In 1982 the O'Gara brothers (Hess & Eisenhardt international sales agents) acquired the Armored Car Division of Hess & Eisenhardt, forming O'Gara-Hess & Eisenhardt, a specialty vehicle manufacturer based in Fairfield, Ohio. O'Gara armored a variety of vehicles, including limousines, sedans, sport utility vehicles, and cash-in-transit vehicles, to protect against varying degrees of ballistic and blast threats. The company also built armored personnel carriers, mobile water cannon and pursuit vehicles. It was the prime contractor to the U.S. Military for the supply of armoring and blast protection for the ubiquitous Humvee.

During the 1990s manufacturing subsidiaries were opened in Mexico, Brazil, France, Russia, Colombia and the Philippines. In 2000 O'Gara introduced IMPAKтм, the world's first aramid bullet resistant fabric designed for passenger vehicles.

On 23 April 2001 Armor Holdings agreed to buy the security products and security group of The Kroll O'Gara Co., including O'Gara-Hess and Eisenhardt, absorbing the latter and retiring its name. The acquisition was completed on 23 August 2001 for $53.7 million.

On 7 May 2007 BAE Systems announced its subsidiary BAE Systems Inc. was to purchase Armor Holdings for US$4.1 billion (US$4.5 billion including net debt). The acquisition was completed on 31 July 2007. Discussing the integration of Armor Holdings, President and CEO of BAE Systems Inc. Walt Havenstein said the company was undecided on the future of the Centigon division: "We still have to assess how we want to approach that market, either from a U.S.-centered perspective or from a global perspective, so that's a little less clear". BAE completed the sale of Centigon to Carat Duchatelet Holdings on 26 February 2008.

In March, 2010 the Centigon brand was placed under the new overall branding umbrella Carat Security Group, sharing status with Carat Duchatelet and the newly created Carat Defense brands.

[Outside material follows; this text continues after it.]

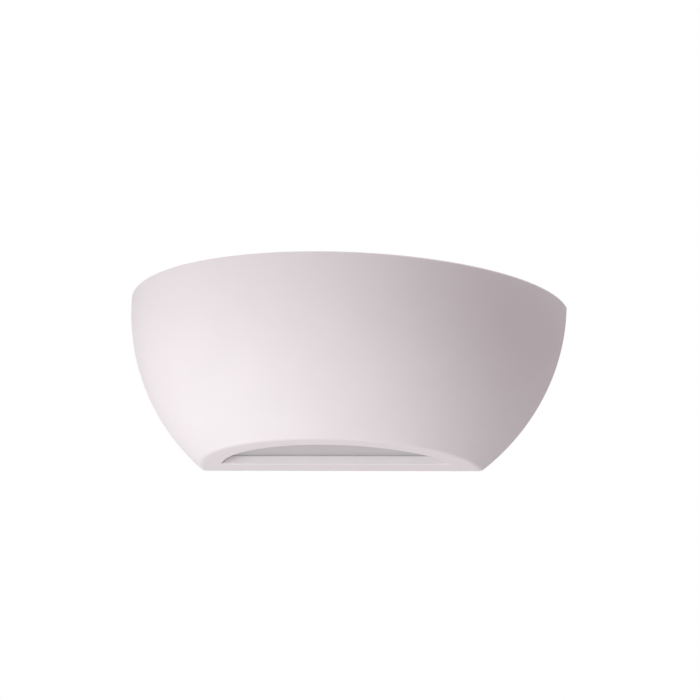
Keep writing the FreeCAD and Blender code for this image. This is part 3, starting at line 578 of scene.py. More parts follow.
def slotted_grub(radius, length, slot_width, slot_depth):
    """Headless screw with a driver slot in its top, at height 0."""
    edge = 0.2 * MM
    outline = [(0, -length), (radius - edge * 2, -length), (radius, edge * 2 - length)]
    outline += [(radius, -edge), (radius - edge, 0), (0, 0)]
    piece = lathe_pattern("slotted_grub", outline, steps=28)
    straight_slot(piece, top=0, reach=radius * 1.5, width=slot_width, depth=slot_depth)
    return smooth_by_angle(piece)


def fasten(node, pattern, into, seats, seed):
    """A group of like fasteners: the pattern on every seat, with its shank pointing along into."""
    bm = bmesh.new()
    for seat in seats:
        bm.verts.new(seat)
    heading = (-into).to_track_quat("Z", "Y").to_euler()
    values = {
        "Pattern": pattern,
        "Heading": tuple(heading),
        "Seed": seed,
        "Material": finish_of(node),
    }
    piece = grow(node + "_made", mesh_from(node, bm), fastener_tree(), values)
    bpy.data.objects.remove(pattern)
    return hide_behind(piece, node)


def seats_of(node, into, from_start):
    """Seat of each fastener of a node: on its axis, from_start behind its head's outer end."""
    axis = max(range(3), key=lambda i: abs(into[i]))
    seats = []
    for middle, low, high in islands(node):
        seat = middle.copy()
        start = low[axis] if into[axis] > 0 else high[axis]
        seat[axis] = start + into[axis] * from_start
        seats.append(seat)
    return seats


def fit_screws(node, into, seed, shank, length, head, height, recess=True):
    """Pan-headed screws or rivets on a node's seats. Radii and lengths are in millimetres."""
    pattern = pan_screw(shank * MM, length * MM, head * MM, height * MM, recess)
    return fasten(node, pattern, into, seats_of(node, into, height * MM), seed)


# ---- the plaster shell ----
def wrap_tree():
    """Wraps the unrolled wall round the bowl: each point holds its turn, inset and level."""
    inputs = {
        "Half Width": "NodeSocketFloat",
        "Projection": "NodeSocketFloat",
        "Semi Height": "NodeSocketFloat",
        "Centre Level": "NodeSocketFloat",
        "Wall Gap": "NodeSocketFloat",
        "Unevenness": "NodeSocketFloat",
        "Material": "NodeSocketMaterial",
    }
    tree, given = new_geometry_tree("Wrapped bowl", inputs)
    parts = put(tree, "ShaderNodeSeparateXYZ", {0: put(tree, "GeometryNodeInputPosition").outputs[0]}).outputs
    turn, inset, level = parts["X"], parts["Y"], parts["Z"]
    drop = calc(tree, "SUBTRACT", level, given["Centre Level"])
    share = calc(tree, "DIVIDE", drop, calc(tree, "SUBTRACT", given["Semi Height"], inset))
    narrowing = calc(tree, "SQRT", calc(tree, "SUBTRACT", 1.0, calc(tree, "MULTIPLY", share, share)))
    width = calc(tree, "MULTIPLY", calc(tree, "SUBTRACT", given["Half Width"], inset), narrowing)
    reach = calc(tree, "MULTIPLY", calc(tree, "SUBTRACT", given["Projection"], inset), narrowing)
    angle = calc(tree, "MULTIPLY", turn, math.pi)
    free_reach = calc(tree, "SUBTRACT", reach, given["Wall Gap"])
    out = calc(tree, "MULTIPLY_ADD", free_reach, calc(tree, "SINE", angle), given["Wall Gap"])
    across = calc(tree, "MULTIPLY", width, calc(tree, "COSINE", angle))
    back = calc(tree, "MULTIPLY", out, -1.0)
    wrapped = put(tree, "ShaderNodeCombineXYZ", {"X": across, "Y": back, "Z": level})
    moved = put(tree, "GeometryNodeSetPosition", {"Geometry": given["Mesh"], "Position": wrapped.outputs[0]})
    lumps = 24.0  # in a metre, so each is about 40 mm across
    wander = put(tree, "ShaderNodeTexNoise", {"Scale": lumps, "Detail": 2.0, "Roughness": 0.45})
    centred = calc(tree, "MULTIPLY", calc(tree, "SUBTRACT", wander.outputs[0], 0.5), given["Unevenness"])
    lean = put(tree, "GeometryNodeInputNormal").outputs[0]
    offset = put(tree, "ShaderNodeVectorMath", {0: lean, "Scale": centred}, operation="SCALE").outputs[0]
    faded = put(tree, "GeometryNodeInputNamedAttribute", {"Name": "free"}, data_type="FLOAT").outputs[0]
    drift = put(tree, "ShaderNodeVectorMath", {0: offset, "Scale": faded}, operation="SCALE").outputs[0]
    uneven = put(tree, "GeometryNodeSetPosition", {"Geometry": moved.outputs[0], "Offset": drift})
    finish_tree(tree, uneven.outputs[0], given["Material"])
    return tree


def shell_levels():
    """Heights of the rim, the bottom and the ledge, from the frame."""
    low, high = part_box("plaster_shell")
    return high.z, low.z, low.z + settings().shell.floor


def wall_section():
    """The wall's section from the bottom plane, over the rim, to the ledge: (inset, level, free)."""
    shell = settings().shell
    rim, bottom, ledge = shell_levels()
    support = 1.5 * MM  # width of the flat strips that the floor is joined to
    gentle = 0.94  # weight of the bottom corner's curve, which turns by about 40 degrees
    tall = 20 * MM  # a longer stretch is a side of the wall, which follows the bowl's curve
    corners = [
        (support + shell.bottom_leg, bottom, 0, 0),
        (0, bottom, shell.bottom_leg, gentle),
        (0, rim, shell.rim_outer_round, ROUND),
        (shell.wall, rim, shell.rim_inner_round, ROUND),
        (shell.wall, ledge, 0, 0),
        (shell.wall + support, ledge, 0, 0),
    ]
    outline = rounded(corners, steps=7)
    centre = rim - shell.widest_below_rim
    section = []
    for here, there in zip(outline, outline[1:]):
        section.append((here.x, here.y, 0.0))
        if abs(there.y - here.y) > tall:
            semi = shell.semi_height - here.x
            start = math.asin((here.y - centre) / semi)
            end = math.asin((there.y - centre) / semi)
            for step in range(1, shell.level_steps):
                lean = start + (end - start) * step / shell.level_steps
                section.append((here.x, centre + semi * math.sin(lean), 1.0))
    section.append((outline[-1].x, outline[-1].y, 0.0))
    return section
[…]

The Centigon brand features standard wheelbase armored sedans, sport utility vehicles and cash in transit offerings. Brand offerings include the exclusive OEM-certified armored Land Rover Discovery IV, Jaguar Sentinel and independently certified armored Land Cruiser 200. Global production under the Centigon brand exceeds 1400 armored vehicles per year worldwide.

In the end of 2014, the Chinese Group Dongfeng Design Institute Co Ltd. acquired Centigon and started to redefine the company in terms of objectives and strategy. In 2016, the Centigon Security Group was founded and owned five different factories around the world and one production site dedicated to the manufacture of bulletproof glasses. Centigon also possesses strong partnerships with several European OEMs (Jaguar Land Rover, Renault, Peugeot, Scania...) and is now starting to tackle the Asian market, in particular Chinese manufacturers such as Brilliance or Jinbei.

Centigon France (29 million euros in turnover, 170 employees in 2020) is one of the world leaders in small armored vehicles. Founded in 1948 under the name of Labbé, the industrialist produces 350 vehicles each year from one to 40 tonnes: armored cars for CEOs, businessmen, diplomats or heads of state, vehicles for transporting funds, maintaining security. order, but also engines intended for the gendarmerie and the armed forces.